══ DATA SECTION

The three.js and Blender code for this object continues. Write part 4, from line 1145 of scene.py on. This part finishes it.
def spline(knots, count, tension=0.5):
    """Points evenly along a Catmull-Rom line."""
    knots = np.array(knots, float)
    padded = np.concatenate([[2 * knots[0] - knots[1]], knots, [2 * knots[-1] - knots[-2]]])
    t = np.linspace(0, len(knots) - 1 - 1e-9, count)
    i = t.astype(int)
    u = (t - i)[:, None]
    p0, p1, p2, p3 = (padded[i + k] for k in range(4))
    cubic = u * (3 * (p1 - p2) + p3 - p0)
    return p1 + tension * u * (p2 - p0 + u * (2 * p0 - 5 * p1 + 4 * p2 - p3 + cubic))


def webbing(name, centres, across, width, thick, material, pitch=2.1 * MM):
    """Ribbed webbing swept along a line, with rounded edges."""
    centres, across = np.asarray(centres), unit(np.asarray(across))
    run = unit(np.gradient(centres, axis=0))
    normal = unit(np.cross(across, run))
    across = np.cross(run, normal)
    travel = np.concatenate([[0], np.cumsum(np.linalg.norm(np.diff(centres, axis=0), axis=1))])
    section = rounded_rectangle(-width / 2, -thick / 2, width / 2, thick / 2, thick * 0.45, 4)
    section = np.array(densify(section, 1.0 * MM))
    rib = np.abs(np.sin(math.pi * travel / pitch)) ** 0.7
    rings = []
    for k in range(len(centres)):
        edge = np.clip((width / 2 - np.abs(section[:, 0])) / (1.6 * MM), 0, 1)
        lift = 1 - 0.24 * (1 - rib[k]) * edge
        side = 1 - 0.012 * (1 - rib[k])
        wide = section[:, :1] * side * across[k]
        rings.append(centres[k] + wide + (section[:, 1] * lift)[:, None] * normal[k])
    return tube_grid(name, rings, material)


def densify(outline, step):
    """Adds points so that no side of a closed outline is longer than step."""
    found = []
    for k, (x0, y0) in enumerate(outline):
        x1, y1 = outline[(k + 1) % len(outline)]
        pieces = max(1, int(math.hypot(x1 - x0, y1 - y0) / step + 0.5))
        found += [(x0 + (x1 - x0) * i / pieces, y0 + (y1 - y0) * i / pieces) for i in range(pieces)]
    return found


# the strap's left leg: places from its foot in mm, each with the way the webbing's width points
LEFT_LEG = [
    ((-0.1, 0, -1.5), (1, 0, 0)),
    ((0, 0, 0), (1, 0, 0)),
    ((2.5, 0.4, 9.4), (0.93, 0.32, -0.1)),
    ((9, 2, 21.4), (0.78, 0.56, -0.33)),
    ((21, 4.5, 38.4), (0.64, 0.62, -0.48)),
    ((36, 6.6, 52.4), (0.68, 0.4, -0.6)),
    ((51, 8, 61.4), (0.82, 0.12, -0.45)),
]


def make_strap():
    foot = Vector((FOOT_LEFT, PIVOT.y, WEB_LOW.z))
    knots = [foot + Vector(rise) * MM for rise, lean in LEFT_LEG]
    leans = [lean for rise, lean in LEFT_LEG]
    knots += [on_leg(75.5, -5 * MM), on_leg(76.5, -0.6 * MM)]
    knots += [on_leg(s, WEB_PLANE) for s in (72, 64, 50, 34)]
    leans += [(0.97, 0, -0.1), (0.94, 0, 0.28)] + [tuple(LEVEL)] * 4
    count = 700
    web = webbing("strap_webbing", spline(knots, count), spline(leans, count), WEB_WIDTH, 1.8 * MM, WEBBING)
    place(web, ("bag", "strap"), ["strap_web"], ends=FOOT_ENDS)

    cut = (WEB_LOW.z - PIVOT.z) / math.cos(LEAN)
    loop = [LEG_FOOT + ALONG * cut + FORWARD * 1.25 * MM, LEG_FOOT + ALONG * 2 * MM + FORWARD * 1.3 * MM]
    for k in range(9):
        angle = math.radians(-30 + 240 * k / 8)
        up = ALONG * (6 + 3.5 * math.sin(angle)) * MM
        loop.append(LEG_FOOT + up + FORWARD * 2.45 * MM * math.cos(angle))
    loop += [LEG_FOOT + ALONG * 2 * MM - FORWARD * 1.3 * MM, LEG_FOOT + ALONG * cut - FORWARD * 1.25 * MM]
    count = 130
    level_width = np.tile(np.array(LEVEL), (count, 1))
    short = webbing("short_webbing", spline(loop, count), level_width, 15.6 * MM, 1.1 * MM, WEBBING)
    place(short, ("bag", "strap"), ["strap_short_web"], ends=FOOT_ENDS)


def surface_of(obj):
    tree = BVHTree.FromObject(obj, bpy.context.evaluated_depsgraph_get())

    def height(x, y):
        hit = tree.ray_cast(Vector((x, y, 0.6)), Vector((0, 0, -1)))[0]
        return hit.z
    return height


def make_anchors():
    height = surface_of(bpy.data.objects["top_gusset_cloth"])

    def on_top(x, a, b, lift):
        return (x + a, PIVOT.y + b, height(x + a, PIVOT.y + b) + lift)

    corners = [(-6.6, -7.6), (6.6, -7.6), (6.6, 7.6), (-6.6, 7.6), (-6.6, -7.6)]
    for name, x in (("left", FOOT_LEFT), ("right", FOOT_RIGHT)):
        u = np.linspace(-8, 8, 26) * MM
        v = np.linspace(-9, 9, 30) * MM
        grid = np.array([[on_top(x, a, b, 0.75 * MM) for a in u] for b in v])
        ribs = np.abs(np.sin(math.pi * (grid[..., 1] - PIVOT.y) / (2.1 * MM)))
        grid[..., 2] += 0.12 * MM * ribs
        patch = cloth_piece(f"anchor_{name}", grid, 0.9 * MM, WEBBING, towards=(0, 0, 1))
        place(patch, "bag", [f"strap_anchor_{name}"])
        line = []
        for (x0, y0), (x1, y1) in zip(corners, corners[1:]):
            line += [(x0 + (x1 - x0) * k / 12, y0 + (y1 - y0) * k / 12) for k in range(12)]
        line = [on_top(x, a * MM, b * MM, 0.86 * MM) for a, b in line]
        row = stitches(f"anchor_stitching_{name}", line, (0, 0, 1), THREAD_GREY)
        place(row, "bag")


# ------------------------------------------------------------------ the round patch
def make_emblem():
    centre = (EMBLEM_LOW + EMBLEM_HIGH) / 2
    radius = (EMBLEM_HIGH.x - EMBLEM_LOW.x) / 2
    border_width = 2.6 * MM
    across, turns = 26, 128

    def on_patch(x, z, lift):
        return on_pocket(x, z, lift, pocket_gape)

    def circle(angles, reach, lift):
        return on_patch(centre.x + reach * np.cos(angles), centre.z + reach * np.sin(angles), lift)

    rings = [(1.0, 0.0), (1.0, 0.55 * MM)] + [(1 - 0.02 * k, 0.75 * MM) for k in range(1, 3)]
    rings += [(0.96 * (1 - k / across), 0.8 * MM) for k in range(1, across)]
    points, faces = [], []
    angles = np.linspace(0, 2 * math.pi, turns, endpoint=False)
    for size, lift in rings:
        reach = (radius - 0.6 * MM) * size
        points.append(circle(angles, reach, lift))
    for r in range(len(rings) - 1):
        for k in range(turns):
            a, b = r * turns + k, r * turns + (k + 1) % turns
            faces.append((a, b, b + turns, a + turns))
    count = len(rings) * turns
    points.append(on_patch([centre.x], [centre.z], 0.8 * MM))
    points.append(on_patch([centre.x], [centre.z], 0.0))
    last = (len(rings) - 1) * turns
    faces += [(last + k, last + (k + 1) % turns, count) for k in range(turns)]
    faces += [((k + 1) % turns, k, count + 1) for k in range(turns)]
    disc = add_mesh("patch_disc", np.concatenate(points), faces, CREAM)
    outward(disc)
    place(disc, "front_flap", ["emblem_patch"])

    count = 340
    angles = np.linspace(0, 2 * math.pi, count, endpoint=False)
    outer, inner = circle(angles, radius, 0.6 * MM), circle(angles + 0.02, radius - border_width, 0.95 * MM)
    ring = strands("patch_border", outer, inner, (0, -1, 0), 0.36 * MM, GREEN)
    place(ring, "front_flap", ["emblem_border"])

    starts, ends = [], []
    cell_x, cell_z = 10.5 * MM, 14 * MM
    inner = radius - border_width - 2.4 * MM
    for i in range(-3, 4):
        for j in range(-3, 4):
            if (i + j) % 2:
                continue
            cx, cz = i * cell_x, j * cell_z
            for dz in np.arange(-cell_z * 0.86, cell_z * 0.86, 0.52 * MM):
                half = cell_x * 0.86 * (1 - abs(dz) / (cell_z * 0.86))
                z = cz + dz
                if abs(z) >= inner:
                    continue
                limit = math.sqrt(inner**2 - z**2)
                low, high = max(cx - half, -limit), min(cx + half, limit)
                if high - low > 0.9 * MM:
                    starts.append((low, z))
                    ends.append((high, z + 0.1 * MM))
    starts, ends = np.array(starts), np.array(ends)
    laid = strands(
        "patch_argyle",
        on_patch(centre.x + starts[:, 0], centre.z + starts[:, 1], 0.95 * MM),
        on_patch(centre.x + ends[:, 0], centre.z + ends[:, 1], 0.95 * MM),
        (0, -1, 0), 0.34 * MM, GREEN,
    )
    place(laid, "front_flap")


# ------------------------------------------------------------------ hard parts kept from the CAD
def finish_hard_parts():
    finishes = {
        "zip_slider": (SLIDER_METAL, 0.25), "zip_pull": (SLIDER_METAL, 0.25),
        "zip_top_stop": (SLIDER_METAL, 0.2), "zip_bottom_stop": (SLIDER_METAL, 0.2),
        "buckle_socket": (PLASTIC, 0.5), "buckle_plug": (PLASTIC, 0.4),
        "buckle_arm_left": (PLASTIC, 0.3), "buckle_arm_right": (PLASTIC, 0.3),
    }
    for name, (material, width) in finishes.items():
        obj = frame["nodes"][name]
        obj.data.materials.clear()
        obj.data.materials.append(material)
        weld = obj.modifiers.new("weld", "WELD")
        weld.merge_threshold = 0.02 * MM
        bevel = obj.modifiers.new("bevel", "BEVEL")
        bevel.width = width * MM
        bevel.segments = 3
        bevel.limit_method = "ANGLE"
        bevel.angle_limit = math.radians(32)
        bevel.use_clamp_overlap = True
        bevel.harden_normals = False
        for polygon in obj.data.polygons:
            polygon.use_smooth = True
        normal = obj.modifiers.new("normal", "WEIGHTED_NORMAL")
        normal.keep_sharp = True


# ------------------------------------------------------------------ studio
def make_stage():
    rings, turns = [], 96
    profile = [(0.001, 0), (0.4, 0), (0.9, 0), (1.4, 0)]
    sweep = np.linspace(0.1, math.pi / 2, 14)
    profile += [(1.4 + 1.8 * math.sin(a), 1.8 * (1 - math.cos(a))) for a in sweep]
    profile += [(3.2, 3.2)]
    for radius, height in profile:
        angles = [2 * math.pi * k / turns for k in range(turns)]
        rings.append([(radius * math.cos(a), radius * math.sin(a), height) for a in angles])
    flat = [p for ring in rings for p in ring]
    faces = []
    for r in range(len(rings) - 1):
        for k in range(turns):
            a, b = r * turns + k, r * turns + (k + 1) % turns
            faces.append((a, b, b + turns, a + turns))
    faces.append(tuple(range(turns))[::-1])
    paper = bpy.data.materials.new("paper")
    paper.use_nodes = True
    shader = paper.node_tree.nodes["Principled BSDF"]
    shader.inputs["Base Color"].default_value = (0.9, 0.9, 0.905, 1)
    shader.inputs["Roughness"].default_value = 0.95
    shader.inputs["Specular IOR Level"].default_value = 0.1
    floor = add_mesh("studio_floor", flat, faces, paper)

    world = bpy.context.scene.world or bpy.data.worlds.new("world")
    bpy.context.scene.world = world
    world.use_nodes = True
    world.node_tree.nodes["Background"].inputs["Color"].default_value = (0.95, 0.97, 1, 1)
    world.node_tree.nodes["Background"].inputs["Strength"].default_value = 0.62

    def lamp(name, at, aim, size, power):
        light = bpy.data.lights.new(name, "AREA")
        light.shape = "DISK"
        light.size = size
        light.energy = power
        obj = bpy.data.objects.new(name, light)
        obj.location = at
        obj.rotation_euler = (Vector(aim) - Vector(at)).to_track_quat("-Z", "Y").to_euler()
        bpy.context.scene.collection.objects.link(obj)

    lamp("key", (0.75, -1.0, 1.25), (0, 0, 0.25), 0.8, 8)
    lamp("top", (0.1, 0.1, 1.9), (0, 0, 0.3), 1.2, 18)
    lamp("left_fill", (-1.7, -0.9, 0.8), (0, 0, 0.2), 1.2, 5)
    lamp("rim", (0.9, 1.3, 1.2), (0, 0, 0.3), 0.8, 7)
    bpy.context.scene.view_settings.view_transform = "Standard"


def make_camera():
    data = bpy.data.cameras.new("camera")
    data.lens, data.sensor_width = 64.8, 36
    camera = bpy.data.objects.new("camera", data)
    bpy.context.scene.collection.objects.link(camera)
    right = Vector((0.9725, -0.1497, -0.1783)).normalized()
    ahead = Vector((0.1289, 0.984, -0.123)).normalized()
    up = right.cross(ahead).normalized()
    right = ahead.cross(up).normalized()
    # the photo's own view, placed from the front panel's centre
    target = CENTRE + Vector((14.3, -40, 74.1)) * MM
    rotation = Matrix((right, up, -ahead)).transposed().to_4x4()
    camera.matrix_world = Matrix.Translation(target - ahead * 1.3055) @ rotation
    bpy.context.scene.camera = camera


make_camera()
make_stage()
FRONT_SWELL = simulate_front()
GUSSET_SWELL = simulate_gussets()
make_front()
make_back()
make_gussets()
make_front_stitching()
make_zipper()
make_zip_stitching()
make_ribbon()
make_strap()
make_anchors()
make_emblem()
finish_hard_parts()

════

» INSTRUCTION
Using the data above, restate word for word the lines from its opening line through the line that contains "return p1 +", and no more.

» TASK ANSWER
The three.js and Blender code for this object continues. Write part 4, from line 1145 of scene.py on. This part finishes it.
def spline(knots, count, tension=0.5):
    """Points evenly along a Catmull-Rom line."""
    knots = np.array(knots, float)
    padded = np.concatenate([[2 * knots[0] - knots[1]], knots, [2 * knots[-1] - knots[-2]]])
    t = np.linspace(0, len(knots) - 1 - 1e-9, count)
    i = t.astype(int)
    u = (t - i)[:, None]
    p0, p1, p2, p3 = (padded[i + k] for k in range(4))
    cubic = u * (3 * (p1 - p2) + p3 - p0)
    return p1 + tension * u * (p2 - p0 + u * (2 * p0 - 5 * p1 + 4 * p2 - p3 + cubic))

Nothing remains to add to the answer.